As can be imagined you can make a lot of money or lose even more money, if you invest in penny stocks. We have tried to make it easier for you and have given a few pointers if you are opting for penny stock investing.

 

1. Detailed analysis and study of the issue or stocks

 

If you want to go the penny stock way, then it’s important to know everything about the shares that you are buying. Study the share structure and distribution of the shares. If you find any disproportion in the share distribution, don’t go for that penny stock. A single holder holding million of shares is bad news for new investors. If the stock is distributed amongst a large number of investors, you have very little reason to worry, as no single entity will control the buying and selling of stocks.

 

2. Verify company credentials

 

This is really very important. Find out whether the company is legitimate or not and all that you have heard about is actually true. Do all that is needful to know more about the company and its credentials. After all, it’s your money and you have every right to know where it’s going! At times, you will find that the company has no contact numbers or address. This is the time to do a serious rethink and not invest in the said company. Every business has its share of fraudulent companies and stock trading is no different.
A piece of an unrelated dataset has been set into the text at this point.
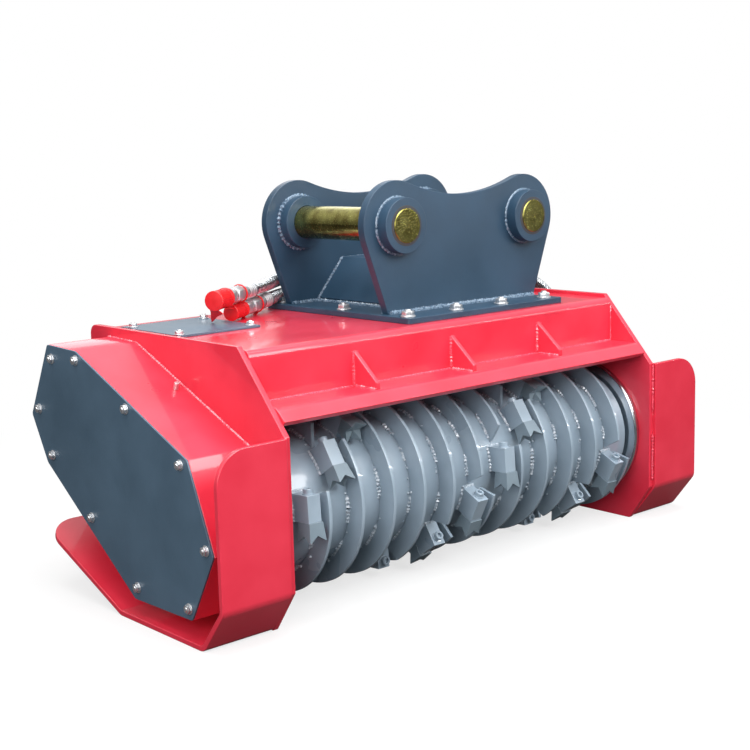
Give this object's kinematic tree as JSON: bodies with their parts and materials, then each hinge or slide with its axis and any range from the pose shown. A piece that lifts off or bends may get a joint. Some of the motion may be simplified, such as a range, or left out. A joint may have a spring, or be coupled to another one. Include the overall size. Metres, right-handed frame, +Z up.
{
  "type": "forestry mulcher",
  "caption": "Excavator forestry mulcher head: red welded housing on skids, drum rotor with ribs and teeth, side belt case, two-pin bracket and capped hydraulic hoses.",
  "frame": {"origin": "on the ground under the middle of the housing, centred between the skids' outer edges and between the skids' front faces and the belt case's rear corner", "axes": "+X along the rotor away from the belt case, -Y out of the open cutting side, +Z up"},
  "size_m": [1.6308, 0.7188, 0.7745],
  "materials": {
    "red_paint": "gloss red paint on welded plate",
    "dark_paint": "satin anthracite blue-grey paint",
    "rotor_paint": "semi-gloss blue-grey paint",
    "tooth_steel": "forged tooth steel, thinly painted",
    "machined_steel": "turned bare steel",
    "gold_zinc": "yellow zinc plated",
    "bright_zinc": "bright zinc plated",
    "red_plastic": "moulded soft plastic",
    "hose_rubber": "black hydraulic hose under a steel spring guard",
    "motor_iron": "cast"
  },
  "bodies": {
    "frame": {"side_plate_left": "red_paint", "side_plate_right": "red_paint", "skid_left": "red_paint", "skid_right": "red_paint", "hood_plate": "red_paint", "front_shelf": "red_paint", "front_gussets": "red_paint", "chamber_roof": "red_paint", "chamber_slope": "red_paint", "chamber_back": "red_paint", "counter_knife": "tooth_steel", "rear_plate": "red_paint", "guard_ring_left": "machined_steel", "guard_ring_right": "machined_steel", "bearing_housing": "dark_paint", "bearing_cap": "dark_paint", "belt_case_wall": "red_paint", "belt_case_cover": "dark_paint", "drive_motor": "motor_iron", "bracket_base": "dark_paint", "ear_front": "dark_paint", "ear_rear": "dark_paint", "pin_bosses_front": "dark_paint", "pin_bosses_rear": "dark_paint", "pin_left": "gold_zinc", "pin_right": "gold_zinc", "cross_box": "dark_paint", "inspection_cover": "dark_paint", "grease_nipple": "bright_zinc", "hose_lower": "hose_rubber", "hose_upper": "hose_rubber", "coupler_lower": "bright_zinc", "coupler_upper": "bright_zinc", "dust_cap_lower": "red_plastic", "dust_cap_upper": "red_plastic", "port_elbows": "bright_zinc"},
    "rotor": {"drum_tube": "rotor_paint", "drum_ribs": "rotor_paint", "tool_holders": "rotor_paint", "cutter_teeth": "tooth_steel"}
  },
  "joints": [
    {"name": "rotor_spin", "type": "hinge", "parent": "frame", "child": "rotor", "pos_m": [0, -0.1335, 0.194], "axis": [1, 0, 0], "continuous": true}
  ]
}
So be wary!

 

3. Give due importance to history

 

It’s of paramount importance that you do not invest in penny stock before you have clear information about how well that stock has done in the past. Don’t invest in company stock, where the company has a dicey future. You will find a host of companies that have had a long and steady life, whose stocks are worthwhile as an investment opportunity.

 

4. Keep a strict check on the amount you invest

 

You must bite only what you can chew. In other words, you must only invest that amount of money, which is comfortable for you. Penny stock investing is about taking monetary risks, so spend only what you can afford to. If you suffer a set back the loss must not give you a financial shock.

 

5. Use innovative strategies for prediction

 

Companies that issue penny stock do not give out periodic financial reports. Or even if they do, they are not really very reliable. So, it’s important that you come up with your own ways to know what’s in store for your penny stock. You can do this by taking suggestions from veterans in the field and using some cold logic.

 

Penny Stock Investing is quite risky and must be done with due care. The chance of failure is as much, if not more, than the chance of success. People go for it because it’s a cheap investing opportunity, but be warned that it’s not very safe. So invest in penny stocks, taking due care and try not to invest too much of your hard earned money into it.